Миражи (Баррет) - страница 82

– Не хочу хвастаться, но жаркое – это мой коронный номер. – Он улыбнулся, а она, не сразу поняв смысл его слов, тоже улыбнулась в ответ. – Так что почему бы вам не дать отдых вашей щиколотке и развлекать меня разговорами, пока я буду заниматься своим любимым делом?

Она не могла понять – шутит он или говорит всерьез, и стояла в нерешительности, не желая оказаться в дураках.

– Выполняйте распоряжение, – сказал он с притворной строгостью, – и не пытайтесь сделать вид, что ваша нога в полном порядке. Вывих – штука коварная, я знаю…

– …Ведь я доктор, – закончила она, подражая Милли и Софи, и оба рассмеялись. Она отошла от стола и села. Он был прав, нога в самом деле сильно заныла.

– Итак, Франческа, – сказал он, принимаясь за разделку мяса, – расскажите мне о себе, и об Италии, и о том, чем вы занимаетесь с моими племянницами здесь, в Шотландии. Я хочу знать абсолютно все.

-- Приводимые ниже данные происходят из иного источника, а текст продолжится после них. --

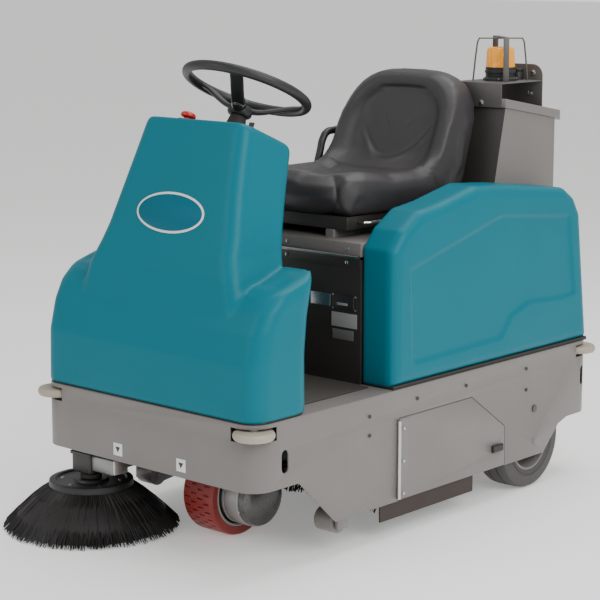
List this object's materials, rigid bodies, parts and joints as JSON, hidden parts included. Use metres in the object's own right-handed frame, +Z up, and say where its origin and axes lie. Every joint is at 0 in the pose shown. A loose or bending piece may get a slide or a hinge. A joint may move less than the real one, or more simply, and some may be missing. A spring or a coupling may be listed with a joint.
{
  "type": "ride-on floor sweeper",
  "caption": "Battery ride-on floor sweeper with a side brush, steered drive wheel, corner rollers, bucket seat, steering wheel, rear filter housing and beacon.",
  "frame": {"origin": "floor level under the centre of the overall plan box", "axes": "+X to the driver's left, +Y to the rear, +Z up; the machine faces -Y"},
  "size_m": [0.9776, 1.6914, 1.334],
  "materials": {
    "grey_paint": "satin powder coat",
    "dark_paint": "satin",
    "teal_shell": "semi-gloss moulded",
    "black_vinyl": "soft grained vinyl",
    "black_plastic": "fine texture",
    "black_rubber": "matte",
    "grey_tyre": "solid non-marking rubber",
    "red_tyre": "grooved polyurethane",
    "pale_plastic": "matte",
    "bright_steel": "zinc plated",
    "amber_lens": "translucent ribbed lens",
    "red_plastic": "gloss",
    "bristle": "dense filament"
  },
  "bodies": {
    "chassis": {"chassis_frame": "grey_paint", "floor_mat": "black_rubber", "front_shroud": "teal_shell", "steering_column": "black_rubber", "steering_gearbox": "dark_paint", "dash_panel": "black_plastic", "battery_box": "dark_paint", "battery_left": "black_plastic", "battery_right": "black_plastic", "side_cover_left": "teal_shell", "side_cover_right": "teal_shell", "filter_housing": "grey_paint", "housing_lid": "grey_paint", "filter_cartridge": "pale_plastic", "vacuum_fan": "dark_paint", "accessory_bracket": "grey_paint", "beacon_base": "black_plastic", "beacon_lens": "amber_lens", "beacon_guard_wire": "bright_steel", "beacon_guard_strap": "bright_steel", "reversing_alarm": "black_plastic", "side_skirt_left": "black_rubber", "side_skirt_right": "black_rubber"},
    "fork": {"drive_fork": "dark_paint", "drive_motor": "black_plastic"},
    "handwheel": {"steering_wheel": "black_plastic", "steering_shaft": "bright_steel"},
    "drive_wheel": {"drive_tyre": "red_tyre", "drive_rim": "bright_steel"},
    "rear_wheel_left": {"rear_tyre_left": "grey_tyre", "rear_hub_left": "grey_paint"},
    "rear_wheel_right": {"rear_tyre_right": "grey_tyre", "rear_hub_right": "grey_paint"},
    "roller_front_left": {"bumper_roller_front_left": "pale_plastic"},
    "roller_front_right": {"bumper_roller_front_right": "pale_plastic"},
    "roller_rear_left": {"bumper_roller_rear_left": "pale_plastic"},
    "roller_rear_right": {"bumper_roller_rear_right": "pale_plastic"},
    "side_brush_lifter": {"side_brush_arm": "grey_paint", "side_brush_motor": "dark_paint"},
    "side_brush_disc": {"side_brush_plate": "black_plastic", "side_brush_bristles": "bristle"},
    "main_brush_arms": {"brush_arm_left": "grey_paint", "brush_arm_right": "grey_paint"},
    "main_brush_drum": {"main_brush": "bristle", "main_brush_core": "grey_paint"},
    "door_left": {"side_door_left": "grey_paint"},
    "door_right": {"side_door_right": "grey_paint"},
    "latch_left": {"door_latch_left": "black_plastic"},
    "latch_right": {"door_latch_right": "black_plastic"},
    "lid": {"seat_lid": "grey_paint"},
    "seat": {"seat_pan": "dark_paint", "seat_cushion": "black_vinyl", "seat_backrest": "black_vinyl", "hip_bar": "black_plastic"},
    "lever": {"seat_lever": "bright_steel"},
    "accelerator": {"accelerator_pedal": "dark_paint"},
    "brake": {"brake_pedal": "dark_paint"},
    "button": {"stop_button": "red_plastic"},
    "key": {"key_switch": "bright_steel"},
    "tray": {"hopper": "grey_paint"}
  },
  "joints": [
    {"name": "fork_steer", "type": "hinge", "parent": "chassis", "child": "fork", "pos_m": [0.07525, -0.39175, 0.3], "axis": [0, 0, 1], "range_deg": [-70, 70]},
    {"name": "steering_turn", "type": "hinge", "parent": "chassis", "child": "handwheel", "pos_m": [0.05875, -0.28775, 1.214], "axis": [0, 0.4194, 0.9078], "range_deg": [-280, 280]},
    {"name": "drive_wheel_spin", "type": "hinge", "parent": "fork", "child": "drive_wheel", "pos_m": [0.07525, -0.39175, 0.119], "axis": [1, 0, 0], "continuous": true},
    {"name": "rear_wheel_left_spin", "type": "hinge", "parent": "chassis", "child": "rear_wheel_left", "pos_m": [0.39775, 0.52625, 0.145], "axis": [1, 0, 0], "continuous": true},
    {"name": "rear_wheel_right_spin", "type": "hinge", "parent": "chassis", "child": "rear_wheel_right", "pos_m": [-0.28025, 0.52625, 0.145], "axis": [1, 0, 0], "continuous": true},
    {"name": "roller_front_left_spin", "type": "hinge", "parent": "chassis", "child": "roller_front_left", "pos_m": [0.43225, -0.66075, 0.3845], "axis": [0, 0, 1], "continuous": true},
    {"name": "roller_front_right_spin", "type": "hinge", "parent": "chassis", "child": "roller_front_right", "pos_m": [-0.31475, -0.66075, 0.3845], "axis": [0, 0, 1], "continuous": true},
    {"name": "roller_rear_left_spin", "type": "hinge", "parent": "chassis", "child": "roller_rear_left", "pos_m": [0.43225, 0.78925, 0.3845], "axis": [0, 0, 1], "continuous": true},
    {"name": "roller_rear_right_spin", "type": "hinge", "parent": "chassis", "child": "roller_rear_right", "pos_m": [-0.31475, 0.78925, 0.3845], "axis": [0, 0, 1], "continuous": true},
    {"name": "side_brush_lift", "type": "hinge", "parent": "chassis", "child": "side_brush_lifter", "pos_m": [-0.22675, -0.35575, 0.2135], "axis": [-1, 0, 0], "range_deg": [0, 12]},
    {"name": "side_brush_spin", "type": "hinge", "parent": "side_brush_lifter", "child": "side_brush_disc", "pos_m": [-0.24675, -0.60375, 0.12], "axis": [0, 0, 1], "continuous": true},
    {"name": "main_brush_lift", "type": "hinge", "parent": "chassis", "child": "main_brush_arms", "pos_m": [0.05875, -0.33575, 0.087], "axis": [1, 0, 0], "range_deg": [0, 8]},
    {"name": "main_brush_spin", "type": "hinge", "parent": "main_brush_arms", "child": "main_brush_drum", "pos_m": [0.05875, 0.02425, 0.131], "axis": [1, 0, 0], "continuous": true},
    {"name": "door_left_swing", "type": "hinge", "parent": "chassis", "child": "door_left", "pos_m": [0.46725, -0.12275, 0.219], "axis": [0, 0, -1], "range_deg": [0, 100]},
    {"name": "door_right_swing", "type": "hinge", "parent": "chassis", "child": "door_right", "pos_m": [-0.34975, -0.12275, 0.219], "axis": [0, 0, 1], "range_deg": [0, 100]},
    {"name": "latch_left_turn", "type": "hinge", "parent": "door_left", "child": "latch_left", "pos_m": [0.46225, 0.32625, 0.1615], "axis": [1, 0, 0], "range_deg": [0, 90]},
    {"name": "latch_right_turn", "type": "hinge", "parent": "door_right", "child": "latch_right", "pos_m": [-0.34475, 0.32625, 0.1615], "axis": [-1, 0, 0], "range_deg": [0, 90]},
    {"name": "seat_lid_tilt", "type": "hinge", "parent": "chassis", "child": "lid", "pos_m": [0.05875, -0.15075, 0.765], "axis": [1, 0, 0], "range_deg": [0, 45]},
    {"name": "seat_slide", "type": "slide", "parent": "lid", "child": "seat", "axis": [0, 1, 0], "range_m": [-0.06, 0.02]},
    {"name": "seat_lever_pull", "type": "hinge", "parent": "seat", "child": "lever", "pos_m": [0.26325, -0.05575, 0.846], "axis": [0, 0, -1], "range_deg": [0, 8], "stiffness_Nm_per_rad": 4},
    {"name": "accelerator_press", "type": "hinge", "parent": "chassis", "child": "accelerator", "pos_m": [-0.06125, -0.45075, 0.452], "axis": [-1, 0, 0], "range_deg": [0, 18], "stiffness_Nm_per_rad": 60},
    {"name": "brake_press", "type": "hinge", "parent": "chassis", "child": "brake", "pos_m": [0.17875, -0.45075, 0.452], "axis": [-1, 0, 0], "range_deg": [0, 18], "stiffness_Nm_per_rad": 60},
    {"name": "stop_button_press", "type": "slide", "parent": "chassis", "child": "button", "axis": [0, -0.3827, -0.9239], "range_m": [0, 0.004], "stiffness_N_per_m": 600},
    {"name": "key_turn", "type": "hinge", "parent": "chassis", "child": "key", "pos_m": [0.15875, -0.38575, 1.1228], "axis": [0, 0.3827, 0.9239], "range_deg": [0, 70]},
    {"name": "hopper_draw", "type": "slide", "parent": "chassis", "child": "tray", "axis": [0, 1, 0], "range_m": [0, 0.45]}
  ],
  "couplings": [
    {"joint": "steering_turn", "follows": "fork_steer", "ratio": 4}
  ]
}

Однако после ужина он вдруг понял, что узнать ему не удалось почти ничего. Он почувствовал себя в ее компании так беззаботно и легко, что сам болтал без умолку, что было ему совсем не свойственно. Он поведал ей о детстве, проведенном в Ирландии, об отце, который загубил себя алкоголем. Объяснил, сколь многим он обязан леди Маргарет, как она заботилась о нем, платила за его образование и вообще, была не только сестрой, но и матерью. Потом он рассказал о годах учения на медицинском факультете, о мечтах и надеждах. А Франческа внимательно слушала, втайне довольная тем, что ей не приходится самой выкладывать ему подноготную, позволяя ему сказать о себе столько, сколько ему захочется. Она ничего не ждала и не требовала от него. А для такого человека, как Патрик Девлин, в его тридцать три года, с привлекательной внешностью, неотразимым обаянием, со связями и перспективным будущим, такое отношение было в диковину.

Он привык общаться с богатыми и пустыми красотками, которых интересовало в нем только одно – сколько можно из него вытянуть для своей корысти. Он даже не осуждал их, потому что и сам не слишком церемонился с этими бездушными куклами, но потом, когда приходила пора расставаться, всегда испытывал чувство опустошенности.

Следя краешком глаза за Франческой, за тем, как она водит пальчиком по столу, слушая его бесконечные истории, он мучительно раздумывал над тем, что же так влечет его к этой девушке. Он видел, как она устала, но не уходила, слушала его. Даже сейчас, с осунувшимся, бледным, как бумага, лицом, она была прелестна. Он положил ладонь на ее пальчики, водившие по столу, и она вздрогнула от этого нежного прикосновения.